You are viewing a plain text version of this content. The canonical link for it is here.
Posted to user@hbase.apache.org by Timo Schaepe <ti...@timoschaepe.de> on 2013/12/23 19:53:37 UTC

Consistent Backup strategy

Hey guys,

we are searching for a consistent backup strategy with the export tool. Is this article still up-to-date and I can use it?

http://hadoop-hbase.blogspot.com/2012/04/timestamp-consistent-backups-in-hbase.html

Thanks for answers.

cheers,

	Timo

Re: Consistent Backup strategy

Posted by lars hofhansl <la...@apache.org>.
We're doing a version of that at Salesforce (we have our own M/R jobs, but the principle is the same).
Soon we'll run the backup M/R job over a snapshot for performance reasons, but even then the principle is the same.

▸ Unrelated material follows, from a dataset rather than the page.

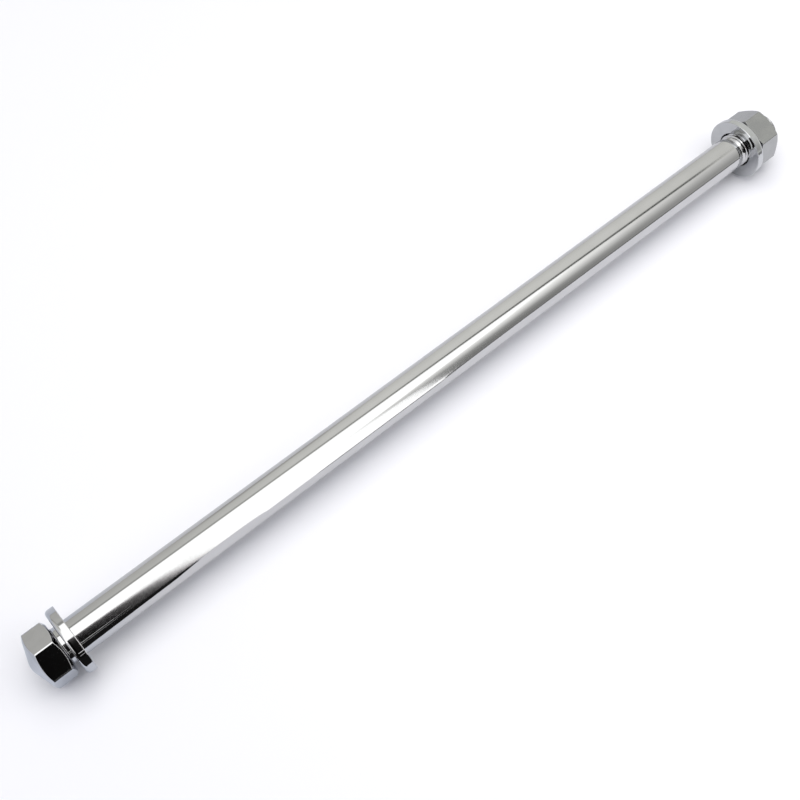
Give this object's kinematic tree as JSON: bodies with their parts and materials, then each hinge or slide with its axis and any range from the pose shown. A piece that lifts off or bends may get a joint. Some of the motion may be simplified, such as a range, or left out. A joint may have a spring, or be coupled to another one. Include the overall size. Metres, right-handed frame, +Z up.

Specifically we're keeping 48h worth of life data in HBase itself (TTL=48h, MIN_VERSIONS=1, KEEP_DELETED_CELLS=true), and run the jobs as of 2h in the past (rounded to an exact hour boundary), every night.

I think it's time I write an updated blog post. We plan to eventually open source the tools we've written.


-- Lars



________________________________
 From: Timo Schaepe <ti...@timoschaepe.de>
To: "user@hbase.apache.org" <us...@hbase.apache.org> 
Sent: Monday, December 23, 2013 10:53 AM
Subject: Consistent Backup strategy
 

Hey guys,

we are searching for a consistent backup strategy with the export tool. Is this article still up-to-date and I can use it?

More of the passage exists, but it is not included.